In reply to codrus (Forum Supporter) :
Depends. Are you talking short cutting the course or taking more speed through a section. There is part of Cota that has real track limit problems for f1 but is totally allowed for Indycar. Like turn 17?
L5wolvesf said:Keith Tanner said:The FIA has revisited the penalties and it's a clear failure of track design and stewardship. The Red Bull Ring has a real problem, and honestly F1 should skip that track until it figures things out. There are many other good tracks that are going unused - remember the 2020 season? The best part of that season were all the old tracks that came back.
Agreed, but . . . I read that RB Ring has signed on for more until 2030. Oh and the whole money thing.
Can you imagine how big a tantrum Helmut Marco would throw if his track was taken off the calendar? It would be epic.
But the stewards think something needs to change.
The stewards also added that they “very strongly recommend” that a solution be found to the track limits at the Spielberg circuit.
According to the stewards, the retrospective penalties have been applied as follows:
For four infringements, a five-second time penalty; for five infringements, a 10-second time penalty.
Then a “reset” has been allowed due to the excessive number of infringements. The counting of infringements restarts. After another four infringements, a five-second time penalty will apply; after five, a 10-second time penalty.
The penalties imposed after the race in full are as follows:
- Carlos Sainz – 10-second time penalty
- Lewis Hamilton – 10-second time penalty
- Pierre Gasly – 10-second time penalty
- Alex Albon – 10-second time penalty
- Esteban Ocon – 5-second time penalty
- Esteban Ocon – 10-second time penalty
- Esteban Ocon – 5-second time penalty
- Esteban Ocon – 10-second time penalty (30 seconds in total for Ocon)
- Logan Sargeant – 10-second time penalty
- Nyck de Vries – 10-second time penalty
- Nyck de Vries – 5-second time penalty (15 seconds in total for De Vries)

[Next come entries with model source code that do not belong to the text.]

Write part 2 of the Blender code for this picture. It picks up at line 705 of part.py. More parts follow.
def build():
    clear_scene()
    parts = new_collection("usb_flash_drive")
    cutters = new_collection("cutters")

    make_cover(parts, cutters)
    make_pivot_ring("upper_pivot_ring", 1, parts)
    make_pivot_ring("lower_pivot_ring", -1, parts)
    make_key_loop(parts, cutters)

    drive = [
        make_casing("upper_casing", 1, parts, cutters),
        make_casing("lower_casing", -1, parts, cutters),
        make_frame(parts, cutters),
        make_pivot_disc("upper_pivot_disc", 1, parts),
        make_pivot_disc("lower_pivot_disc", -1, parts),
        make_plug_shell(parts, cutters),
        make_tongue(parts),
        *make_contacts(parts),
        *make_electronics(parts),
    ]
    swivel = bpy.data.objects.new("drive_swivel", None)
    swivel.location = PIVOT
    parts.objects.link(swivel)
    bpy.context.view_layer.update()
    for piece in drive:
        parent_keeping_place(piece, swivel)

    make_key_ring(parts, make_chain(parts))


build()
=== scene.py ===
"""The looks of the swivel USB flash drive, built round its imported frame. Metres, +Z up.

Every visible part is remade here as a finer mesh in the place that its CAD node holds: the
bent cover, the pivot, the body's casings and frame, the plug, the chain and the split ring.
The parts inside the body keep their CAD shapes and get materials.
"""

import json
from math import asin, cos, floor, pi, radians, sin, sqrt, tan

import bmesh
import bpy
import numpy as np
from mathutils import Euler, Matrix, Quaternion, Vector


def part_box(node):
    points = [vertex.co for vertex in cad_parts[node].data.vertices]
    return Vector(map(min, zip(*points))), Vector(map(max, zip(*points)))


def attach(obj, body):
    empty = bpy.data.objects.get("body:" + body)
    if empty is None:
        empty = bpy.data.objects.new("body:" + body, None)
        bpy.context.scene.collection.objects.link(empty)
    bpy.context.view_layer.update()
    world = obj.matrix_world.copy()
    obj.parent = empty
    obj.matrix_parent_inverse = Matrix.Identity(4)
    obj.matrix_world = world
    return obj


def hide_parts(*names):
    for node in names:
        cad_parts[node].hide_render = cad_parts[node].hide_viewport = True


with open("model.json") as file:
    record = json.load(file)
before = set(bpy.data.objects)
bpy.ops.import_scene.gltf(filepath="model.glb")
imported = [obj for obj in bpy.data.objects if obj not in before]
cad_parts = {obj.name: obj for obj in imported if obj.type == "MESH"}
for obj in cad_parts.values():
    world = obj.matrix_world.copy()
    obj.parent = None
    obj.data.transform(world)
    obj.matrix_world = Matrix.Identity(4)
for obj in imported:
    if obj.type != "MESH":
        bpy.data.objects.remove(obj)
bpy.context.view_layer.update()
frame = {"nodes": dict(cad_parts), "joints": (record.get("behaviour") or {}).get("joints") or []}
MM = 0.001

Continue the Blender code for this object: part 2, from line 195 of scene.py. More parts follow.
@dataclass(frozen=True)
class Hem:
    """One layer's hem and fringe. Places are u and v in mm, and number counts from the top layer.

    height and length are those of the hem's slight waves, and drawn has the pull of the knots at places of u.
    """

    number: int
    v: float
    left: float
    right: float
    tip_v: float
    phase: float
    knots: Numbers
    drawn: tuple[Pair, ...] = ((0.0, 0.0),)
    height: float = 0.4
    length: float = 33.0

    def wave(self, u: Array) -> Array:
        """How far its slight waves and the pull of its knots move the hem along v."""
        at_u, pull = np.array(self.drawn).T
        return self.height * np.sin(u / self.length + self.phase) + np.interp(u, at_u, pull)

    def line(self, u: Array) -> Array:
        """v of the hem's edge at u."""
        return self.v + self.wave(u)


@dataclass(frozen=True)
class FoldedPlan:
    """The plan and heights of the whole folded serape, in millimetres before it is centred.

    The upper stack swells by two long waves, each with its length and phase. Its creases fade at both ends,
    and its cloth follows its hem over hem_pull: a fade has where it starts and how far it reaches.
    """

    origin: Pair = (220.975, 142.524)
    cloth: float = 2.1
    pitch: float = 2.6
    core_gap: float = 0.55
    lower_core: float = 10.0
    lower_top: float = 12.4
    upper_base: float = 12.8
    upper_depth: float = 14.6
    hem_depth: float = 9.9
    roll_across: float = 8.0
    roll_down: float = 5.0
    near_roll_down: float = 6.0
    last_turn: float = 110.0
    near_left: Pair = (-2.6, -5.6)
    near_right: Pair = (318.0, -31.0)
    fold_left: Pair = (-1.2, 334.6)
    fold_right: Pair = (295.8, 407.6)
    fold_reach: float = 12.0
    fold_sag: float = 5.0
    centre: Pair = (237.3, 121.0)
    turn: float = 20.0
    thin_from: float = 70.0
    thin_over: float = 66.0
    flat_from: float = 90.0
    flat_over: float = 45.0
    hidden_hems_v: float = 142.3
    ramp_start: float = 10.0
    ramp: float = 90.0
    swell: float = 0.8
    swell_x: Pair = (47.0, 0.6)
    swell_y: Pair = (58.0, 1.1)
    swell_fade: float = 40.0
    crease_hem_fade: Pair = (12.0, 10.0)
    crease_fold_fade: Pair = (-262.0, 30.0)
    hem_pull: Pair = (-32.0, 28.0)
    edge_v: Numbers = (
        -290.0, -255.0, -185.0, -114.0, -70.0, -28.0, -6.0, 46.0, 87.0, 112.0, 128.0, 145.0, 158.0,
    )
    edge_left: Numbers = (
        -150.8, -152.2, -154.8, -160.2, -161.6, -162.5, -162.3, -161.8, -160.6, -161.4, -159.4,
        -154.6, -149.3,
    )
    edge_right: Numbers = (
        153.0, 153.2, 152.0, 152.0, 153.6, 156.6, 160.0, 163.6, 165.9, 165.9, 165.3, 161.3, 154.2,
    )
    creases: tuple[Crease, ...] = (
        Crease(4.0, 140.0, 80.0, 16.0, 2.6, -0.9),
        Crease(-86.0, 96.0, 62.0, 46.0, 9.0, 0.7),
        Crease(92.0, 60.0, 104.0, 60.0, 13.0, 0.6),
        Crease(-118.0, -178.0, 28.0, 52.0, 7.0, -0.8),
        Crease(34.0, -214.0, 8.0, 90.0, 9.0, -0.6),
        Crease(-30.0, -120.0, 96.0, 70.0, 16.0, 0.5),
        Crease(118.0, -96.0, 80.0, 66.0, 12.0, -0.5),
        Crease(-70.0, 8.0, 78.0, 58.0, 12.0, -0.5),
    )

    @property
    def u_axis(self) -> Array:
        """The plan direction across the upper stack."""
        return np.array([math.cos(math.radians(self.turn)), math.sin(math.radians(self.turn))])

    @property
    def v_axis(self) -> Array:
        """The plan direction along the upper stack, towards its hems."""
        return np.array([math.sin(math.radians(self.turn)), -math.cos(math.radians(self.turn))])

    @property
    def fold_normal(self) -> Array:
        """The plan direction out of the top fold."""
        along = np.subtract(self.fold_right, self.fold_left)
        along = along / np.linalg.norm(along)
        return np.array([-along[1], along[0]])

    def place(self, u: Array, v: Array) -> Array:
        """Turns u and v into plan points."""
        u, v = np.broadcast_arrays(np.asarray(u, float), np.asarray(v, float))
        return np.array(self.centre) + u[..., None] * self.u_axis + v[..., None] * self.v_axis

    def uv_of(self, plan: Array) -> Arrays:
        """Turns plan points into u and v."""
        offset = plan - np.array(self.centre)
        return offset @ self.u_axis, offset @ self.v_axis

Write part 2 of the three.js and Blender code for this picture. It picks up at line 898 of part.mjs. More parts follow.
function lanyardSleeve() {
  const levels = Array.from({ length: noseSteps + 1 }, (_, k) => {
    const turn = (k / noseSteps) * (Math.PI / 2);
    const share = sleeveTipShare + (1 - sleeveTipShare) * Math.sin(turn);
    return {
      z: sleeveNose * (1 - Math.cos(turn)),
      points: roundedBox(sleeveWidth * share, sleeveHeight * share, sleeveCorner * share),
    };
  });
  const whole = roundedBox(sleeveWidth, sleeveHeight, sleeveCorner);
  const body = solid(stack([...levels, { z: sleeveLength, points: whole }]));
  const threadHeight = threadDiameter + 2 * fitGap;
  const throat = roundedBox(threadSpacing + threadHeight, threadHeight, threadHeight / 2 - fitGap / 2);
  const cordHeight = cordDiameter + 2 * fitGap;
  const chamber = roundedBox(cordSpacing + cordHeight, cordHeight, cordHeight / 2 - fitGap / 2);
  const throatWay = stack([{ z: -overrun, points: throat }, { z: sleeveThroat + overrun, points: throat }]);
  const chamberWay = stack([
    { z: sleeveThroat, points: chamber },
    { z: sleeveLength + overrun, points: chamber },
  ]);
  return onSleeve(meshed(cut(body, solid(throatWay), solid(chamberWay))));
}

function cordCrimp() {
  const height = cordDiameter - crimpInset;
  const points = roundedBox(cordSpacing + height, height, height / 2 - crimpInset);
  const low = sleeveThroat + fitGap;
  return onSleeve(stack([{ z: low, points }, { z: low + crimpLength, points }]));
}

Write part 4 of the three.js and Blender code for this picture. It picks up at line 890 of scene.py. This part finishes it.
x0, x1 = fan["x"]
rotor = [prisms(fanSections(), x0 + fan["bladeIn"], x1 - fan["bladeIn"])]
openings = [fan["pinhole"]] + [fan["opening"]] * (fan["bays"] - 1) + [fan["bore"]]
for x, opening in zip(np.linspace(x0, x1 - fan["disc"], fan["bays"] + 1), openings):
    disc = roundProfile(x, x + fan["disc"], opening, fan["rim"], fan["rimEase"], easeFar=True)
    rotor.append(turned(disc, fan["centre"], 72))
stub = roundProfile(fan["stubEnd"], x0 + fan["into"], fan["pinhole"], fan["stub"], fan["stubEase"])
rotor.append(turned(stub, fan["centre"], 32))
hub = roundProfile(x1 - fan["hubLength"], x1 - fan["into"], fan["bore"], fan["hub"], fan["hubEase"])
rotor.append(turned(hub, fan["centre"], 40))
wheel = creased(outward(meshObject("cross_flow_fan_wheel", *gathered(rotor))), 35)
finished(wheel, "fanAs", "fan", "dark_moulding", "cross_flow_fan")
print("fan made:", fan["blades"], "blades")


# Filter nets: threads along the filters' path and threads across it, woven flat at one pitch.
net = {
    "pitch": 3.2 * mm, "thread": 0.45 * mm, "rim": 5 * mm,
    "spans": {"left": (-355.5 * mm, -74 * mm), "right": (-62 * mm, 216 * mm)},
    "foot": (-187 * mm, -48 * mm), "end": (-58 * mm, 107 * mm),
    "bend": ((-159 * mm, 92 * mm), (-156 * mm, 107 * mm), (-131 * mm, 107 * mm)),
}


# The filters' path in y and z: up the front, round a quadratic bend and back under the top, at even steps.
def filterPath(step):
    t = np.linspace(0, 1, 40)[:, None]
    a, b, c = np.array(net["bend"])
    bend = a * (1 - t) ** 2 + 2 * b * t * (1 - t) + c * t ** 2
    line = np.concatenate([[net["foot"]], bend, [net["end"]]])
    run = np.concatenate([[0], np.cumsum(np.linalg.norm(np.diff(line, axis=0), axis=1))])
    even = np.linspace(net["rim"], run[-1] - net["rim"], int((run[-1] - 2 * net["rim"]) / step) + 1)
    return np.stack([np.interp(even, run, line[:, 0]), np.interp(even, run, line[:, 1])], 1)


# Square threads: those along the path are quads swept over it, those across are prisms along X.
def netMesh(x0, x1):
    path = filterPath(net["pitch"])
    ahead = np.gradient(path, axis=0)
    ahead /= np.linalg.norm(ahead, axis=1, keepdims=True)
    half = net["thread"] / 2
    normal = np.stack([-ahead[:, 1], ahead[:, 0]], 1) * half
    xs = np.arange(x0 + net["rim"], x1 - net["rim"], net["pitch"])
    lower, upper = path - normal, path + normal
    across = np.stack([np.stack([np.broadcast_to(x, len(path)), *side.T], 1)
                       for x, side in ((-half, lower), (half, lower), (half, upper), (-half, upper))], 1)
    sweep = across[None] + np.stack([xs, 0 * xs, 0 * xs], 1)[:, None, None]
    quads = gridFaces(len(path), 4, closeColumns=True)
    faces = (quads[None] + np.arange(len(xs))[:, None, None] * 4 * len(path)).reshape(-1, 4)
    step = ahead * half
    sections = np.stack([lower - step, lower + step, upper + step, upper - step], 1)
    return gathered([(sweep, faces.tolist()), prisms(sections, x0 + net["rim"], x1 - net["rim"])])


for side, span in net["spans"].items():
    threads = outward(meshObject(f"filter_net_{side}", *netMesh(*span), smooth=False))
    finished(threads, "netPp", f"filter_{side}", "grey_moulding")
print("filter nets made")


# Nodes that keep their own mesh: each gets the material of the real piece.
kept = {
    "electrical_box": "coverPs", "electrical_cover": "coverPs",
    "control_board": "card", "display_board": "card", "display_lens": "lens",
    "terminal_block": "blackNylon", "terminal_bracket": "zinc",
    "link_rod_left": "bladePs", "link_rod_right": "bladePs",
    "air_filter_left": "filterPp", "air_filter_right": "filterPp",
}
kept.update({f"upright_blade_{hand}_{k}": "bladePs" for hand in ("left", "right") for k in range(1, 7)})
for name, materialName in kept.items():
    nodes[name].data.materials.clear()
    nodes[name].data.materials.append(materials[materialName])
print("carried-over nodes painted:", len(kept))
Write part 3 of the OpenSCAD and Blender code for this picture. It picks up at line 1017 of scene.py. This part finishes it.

- Yuki Tsunoda – 5-second time penalty
8 penalized drivers out of 18, and only one of those got a single penalty.
I wouldn't hold COTA up as an example of a well designed track when it comes to self-enforcing track limits. It's basically painted lines in a parking lot.
Keith Tanner said:I wouldn't hold COTA up as an example of a well designed track when it comes to self-enforcing track limits. It's basically painted lines in a parking lot.
What I'm getting at is that the current system basically works at COTA. It's got a ton of paved runoff with all of the benefits that entails (much safer, plus a lot fewer instances of 'oops' moments taking a driver out of the race entirely, which nobody really wants). Lots of tempting opportunities to push the boundaries, and we see a few track limits violations, a couple black-and-whites, maybe a penalty, but nothing like what we saw in Austria.
The system works at COTA, but something about the Austria track is causing drivers to exceed track limits even after they've been warned that they're getting a penalty. Even after they've already gotten and served a penalty, they're still exceeding them and getting a second penalty! This is not just drivers pushing the limits of what they're allowed to do, there's something different going on.
In reply to codrus (Forum Supporter) :
I'm not sure the drivers were being warned last weekend. And the rules seem to have changed, when did the 10 second "fifth offense" rule get added?
I agree that this track in particular seems to attract the penalties. There must be too much time to be gained by really pushing 10 - which makes sense, it's the entrance on to the straight so it's critical to lap time. But COTA has had problems as well, Max and Lewis both got black and white flags just last year and three drivers took time penalties. While not the track limit festival from last weekend, it's still a problem.
In reply to codrus (Forum Supporter) :
Thinking out loud, the fast line at Darlington used to involve smacking the guardrail with your quarter panel on corner exit...
How about actual sausages instead of sausage curbs?
Slippery as hell if you exceed the track limits.